Er, no – said Mr Clark. The awareness of the hypothetical HMRC officer of a possible loss of tax can only refer to that loss of tax. 
The tribunal explained that for the purposes of determining whether a discovery assessment has been validly made, it is necessary to identify the loss of tax that has been asserted by the officer; and then to test whether the further conditions in TMA 1970 s 29 have been met by reference to that loss of tax. That sounds pretty much what Mr Clark was arguing.
However, the tribunal went on to say that it is entitled to apply the law to the facts as it finds them and to form its own view. It does not have to confine itself to the reasons advanced by HMRC, nor indeed is it constrained by the arguments of either party, before or at any stage in the proceedings. In this case, there was a discovery and there was an assessment, and the tribunal saw no reason why they should not be linked up.

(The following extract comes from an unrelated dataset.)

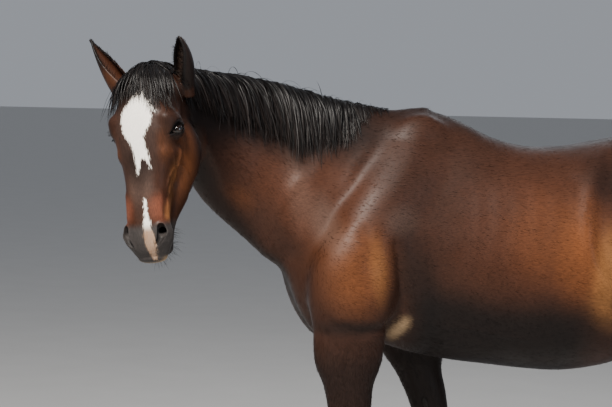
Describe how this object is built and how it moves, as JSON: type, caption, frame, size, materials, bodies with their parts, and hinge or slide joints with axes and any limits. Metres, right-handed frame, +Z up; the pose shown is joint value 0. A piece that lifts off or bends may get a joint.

That is all very well, but surely this means that HMRC can issue a discovery assessment and, if it is found to be wrong or unfounded, it can thrash around indefinitely to find something (anything) to which the assessment might apply. 
That must be a recipe for abuse. It enables HMRC to keep the time limit for an assessment open indefinitely, simply by raising a discovery assessment which is groundless in the hope that something will turn up eventually.
The tribunal did suggest that there was a limitation on the scope of the discovery assessment. It said that it cannot extend to a loss of tax for which no valid assessment was capable of being made by reason of a specific prohibition under s 29 – for example, if HMRC was already aware of the relevant facts. Unfortunately, a review of earlier cases on the subject indicates that such limitation is largely illusory. 
Accordingly, it is likely to become seriously difficult to close down a discovery assessment in future because, while it is alive, it can cover anything.
I wonder what the will of Parliament might have been on this point.